FriTranscriptConfig<TypeParam> transcript_config(
hash, domain_separator_label, round_challenge_label, commit_phase_label, nonce_label, std::move(public_state),
seed_rng);

// set fri config
FriConfig fri_config;
fri_config.nof_queries = 100;
fri_config.pow_bits = 16;
fri_config.folding_factor = 2;
fri_config.stopping_degree = 0;

FriProof<TypeParam> fri_proof;

// get fri proof
eIcicleError err = fri_merkle_tree::prove<TypeParam>(
fri_config, transcript_config, scalars.get(), input_size, hash, compress, output_store_min_layer, fri_proof);
ICICLE_CHECK(err);

// Release ntt domain
ntt_release_domain<scalar_t>();

Verifying Fri Proofs​

To verify the FRI proof using the Merkle Tree commit scheme, use one of the following functions:

  1. Directly call verify_fri_merkle_tree:
// icicle/fri/fri.h
template <typename F>
eIcicleError verify_fri_merkle_tree(
const FriConfig& fri_config,
const FriTranscriptConfig<F>& fri_transcript_config,
FriProof<F>& fri_proof,
Hash merkle_tree_leaves_hash,
Hash merkle_tree_compress_hash,
bool& valid /* OUT */);
  1. Use the fri_merkle_tree namespac, which internally calls verify_fri_merkle_tree:
fri_merkle_tree::verify<TypeParam>( ... );
note

FriConfig and FriTranscriptConfig used for generating the proof must be identical to the one used for verification.

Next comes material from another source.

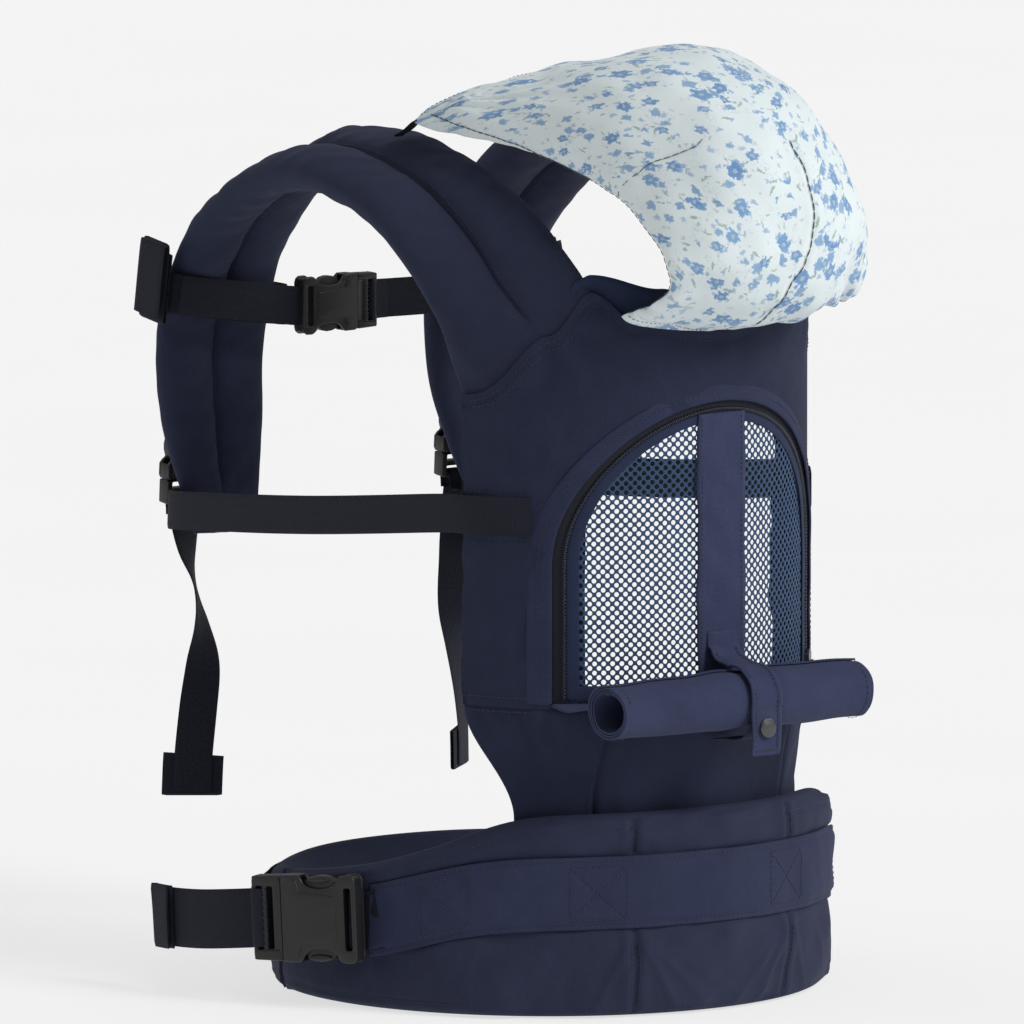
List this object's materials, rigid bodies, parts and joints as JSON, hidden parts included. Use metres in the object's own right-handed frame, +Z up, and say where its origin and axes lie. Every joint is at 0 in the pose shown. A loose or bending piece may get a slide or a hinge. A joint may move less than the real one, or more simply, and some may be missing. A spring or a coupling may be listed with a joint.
{
  "type": "soft baby carrier",
  "caption": "Soft structured baby carrier with padded belt and straps, zipped mesh window, side-release buckles and a sun hood.",
  "frame": {"origin": "centre of the bounding box's bottom face, on the plane that the waist belt stands on", "axes": "+Z up, -Y the panel's outside (away from the wearer), -X the wearer's right"},
  "size_m": [0.4094, 0.4916, 0.6115],
  "materials": {
    "canvas": "navy cotton twill canvas",
    "lining": "navy plain lining",
    "webbing": "ribbed navy webbing",
    "mesh": "open knitted mesh",
    "foam": "soft foam padding",
    "buckle": "matte moulded acetal",
    "zip_coil": "nylon coil",
    "snap_metal": "gunmetal lacquer",
    "hood_print": "printed cotton"
  },
  "bodies": {
    "carrier": {"body_panel_lining": "lining", "body_panel_outer": "canvas", "chest_buckle_plug": "buckle", "chest_buckle_socket": "buckle", "chest_webbing_end": "webbing", "flap_retaining_strap": "canvas", "flap_stud_tab": "canvas", "left_chest_loop": "webbing", "left_chest_webbing": "webbing", "left_side_buckle_plug": "buckle", "left_side_buckle_socket": "buckle", "left_side_tail": "webbing", "left_side_webbing": "webbing", "left_strap_buckle_tab": "webbing", "left_strap_cover": "canvas", "left_strap_inner_foam": "foam", "left_strap_outer_foam": "foam", "left_strap_yoke": "canvas", "mesh_window": "mesh", "right_chest_loop": "webbing", "right_chest_webbing": "webbing", "right_side_buckle_plug": "buckle", "right_side_buckle_socket": "buckle", "right_side_tail": "webbing", "right_side_webbing": "webbing", "right_strap_buckle_tab": "webbing", "right_strap_cover": "canvas", "right_strap_inner_foam": "foam", "right_strap_outer_foam": "foam", "right_strap_yoke": "canvas", "seat_panel": "canvas", "snap_stud": "snap_metal", "waist_belt_casing": "canvas", "waist_belt_cover": "canvas", "waist_belt_front_pad": "foam", "waist_belt_wing_pad": "foam", "waist_buckle_plug": "buckle", "waist_buckle_socket": "buckle", "waist_webbing": "webbing", "waist_webbing_tail": "webbing", "window_binding": "canvas", "window_center_band": "canvas", "window_flap_roll": "canvas", "zipper_coil": "zip_coil", "zipper_tape": "canvas"},
    "chest_latch_a": {"chest_buckle_arm_a": "buckle"},
    "chest_latch_b": {"chest_buckle_arm_b": "buckle"},
    "waist_latch_a": {"waist_buckle_arm_a": "buckle"},
    "waist_latch_b": {"waist_buckle_arm_b": "buckle"},
    "right_side_latch_a": {"right_side_buckle_arm_a": "buckle"},
    "right_side_latch_b": {"right_side_buckle_arm_b": "buckle"},
    "left_side_latch_a": {"left_side_buckle_arm_a": "buckle"},
    "left_side_latch_b": {"left_side_buckle_arm_b": "buckle"},
    "zip_slider": {"zipper_slider": "snap_metal"},
    "zip_pull": {"zipper_pull": "snap_metal"},
    "snap_tab": {"flap_snap_tab": "canvas", "snap_cap": "snap_metal"},
    "hood_body": {"hood": "hood_print", "right_hood_tie": "canvas", "left_hood_tie": "canvas"}
  },
  "joints": [
    {"name": "chest_press_a", "type": "hinge", "parent": "carrier", "child": "chest_latch_a", "pos_m": [0.00601, 0.18253, 0.4101], "axis": [0, 1, 0], "range_deg": [0, 6], "stiffness_Nm_per_rad": 0.6},
    {"name": "chest_press_b", "type": "hinge", "parent": "carrier", "child": "chest_latch_b", "pos_m": [0.00601, 0.18253, 0.4319], "axis": [0, -1, 0], "range_deg": [0, 6], "stiffness_Nm_per_rad": 0.6},
    {"name": "waist_press_a", "type": "hinge", "parent": "carrier", "child": "waist_latch_a", "pos_m": [-0.1829, 0.0082, 0.0771], "axis": [0.9166, 0.3998, 0], "range_deg": [0, 6], "stiffness_Nm_per_rad": 0.6},
    {"name": "waist_press_b", "type": "hinge", "parent": "carrier", "child": "waist_latch_b", "pos_m": [-0.18209, 0.00634, 0.03635], "axis": [-0.9166, -0.3998, 0], "range_deg": [0, 6], "stiffness_Nm_per_rad": 0.6},
    {"name": "right_side_press_a", "type": "hinge", "parent": "carrier", "child": "right_side_latch_a", "pos_m": [-0.07759, 0.23548, 0.3095], "axis": [0, -0.995, -0.1], "range_deg": [0, 6], "stiffness_Nm_per_rad": 0.6},
    {"name": "right_side_press_b", "type": "hinge", "parent": "carrier", "child": "right_side_latch_b", "pos_m": [-0.09939, 0.23548, 0.3095], "axis": [0, 0.995, 0.1], "range_deg": [0, 6], "stiffness_Nm_per_rad": 0.6},
    {"name": "left_side_press_a", "type": "hinge", "parent": "carrier", "child": "left_side_latch_a", "pos_m": [0.14641, 0.23548, 0.3095], "axis": [0, -0.995, -0.1], "range_deg": [0, 6], "stiffness_Nm_per_rad": 0.6},
    {"name": "left_side_press_b", "type": "hinge", "parent": "carrier", "child": "left_side_latch_b", "pos_m": [0.12461, 0.23548, 0.3095], "axis": [0, 0.995, 0.1], "range_deg": [0, 6], "stiffness_Nm_per_rad": 0.6},
    {"name": "zipper_slide", "type": "slide", "parent": "carrier", "child": "zip_slider", "axis": [0, 0, 1], "range_m": [0, 0.07]},
    {"name": "zipper_pull_swing", "type": "hinge", "parent": "zip_slider", "child": "zip_pull", "pos_m": [0.12442, -0.14426, 0.212], "axis": [-0.7331, -0.6801, 0], "range_deg": [0, 150]},
    {"name": "snap_tab_lift", "type": "hinge", "parent": "carrier", "child": "snap_tab", "pos_m": [0.02351, -0.22587, 0.1988], "axis": [-1, 0, 0], "range_deg": [0, 110]},
    {"name": "hood_fold", "type": "hinge", "parent": "carrier", "child": "hood_body", "pos_m": [0.02351, -0.18647, 0.444], "axis": [1, 0, 0], "range_deg": [0, 90]}
  ],
  "couplings": [
    {"joint": "chest_press_b", "follows": "chest_press_a", "ratio": 1},
    {"joint": "waist_press_b", "follows": "waist_press_a", "ratio": 1},
    {"joint": "right_side_press_b", "follows": "right_side_press_a", "ratio": 1},
    {"joint": "left_side_press_b", "follows": "left_side_press_a", "ratio": 1}
  ]
}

Example: Verifying a Proof​

bool valid = false;
eIcicleError err = fri_merkle_tree::verify<TypeParam>(
fri_config, transcript_config, fri_proof, hash, compress, valid);
ICICLE_CHECK(err);
ASSERT_EQ(true, valid); // Ensure proof verification succeeds

After calling fri_merkle_tree::verify, the variable valid will be set to true if the proof is valid, and false otherwise.